Kebijakan pembangunan dan renovasi kantor serta rumah dinas dengan pagu anggaran besar kerap dikritik lantaran dinilai sebagai pemborosan, apalagi di tengah pandemi. Hal itu menunjukkan syahwat kekuasaan yang terlalu tinggi, sehingga mereka sering mengabaikan masyarakat yang sedang kesusahan.
Terlebih banyak rakyatnya yang tengah sekarat. Angka kemiskinan meningkat. Badan Pusat Statistik (BPS) melaporkan, jumlah orang miskin pada bulan Maret 2021 mencapai 27,54 juta orang. Jumlah itu hanya menurun tipis 0,01 juta orang dibanding September 2020. Namun, jika dibandingkan pada Maret 2020, jumlah penduduk miskin naik 1,12 juta orang.
Tampaknya, derajat kantor dan rumah dinas jauh lebih tinggi daripada situasi ekonomi warga yang memprihatinkan. Mereka juga terbukti tak pandai dalam menentukan skala prioritas.
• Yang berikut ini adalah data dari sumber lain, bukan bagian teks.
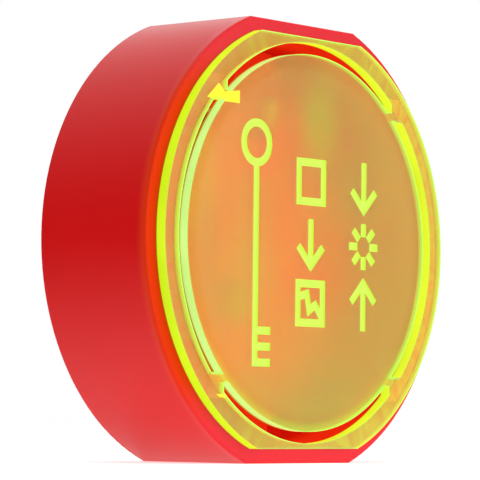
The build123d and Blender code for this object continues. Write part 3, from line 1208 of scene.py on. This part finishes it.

Banyak pejabat yang tetap ngotot untuk melanjutkan proyek dengan berlindung di balik PP No. 40/1994 tentang Rumah Negara sebagai landasan hukumnya.
Apalagi, beleid itu tidak mengatur nilai maksimal anggaran. Sehingga, pejabat bisa leluasa dalam menghabiskan uang negara untuk program-program yang tidak ada implikasinya secara langsung dengan kesejahteraan masyarakat.
Benar bahwa kebijakan membangun dan merenovasi rumah dinas tak melanggar aturan. Penganggarannya pun dilindungi dan dijamin oleh regulasi pemerintah.
Akan tetapi, sebagai pejabat, hendaknya mereka memiliki kepekaan sosial dalam menghadapi situasi krisis. Ketika rakyat mengalami kesulitan, harusnya mereka bisa menahan diri dan belajar berempati.
Masyarakat akan lebih mengapresiasi andai mereka mau menunda hasratnya untuk melanjutkan proyek, setidaknya sampai pandemi bisa terkendali. Akan lebih bijak jika anggaran itu digunakan untuk program yang lebih bermanfaat bagi masyarakat luas.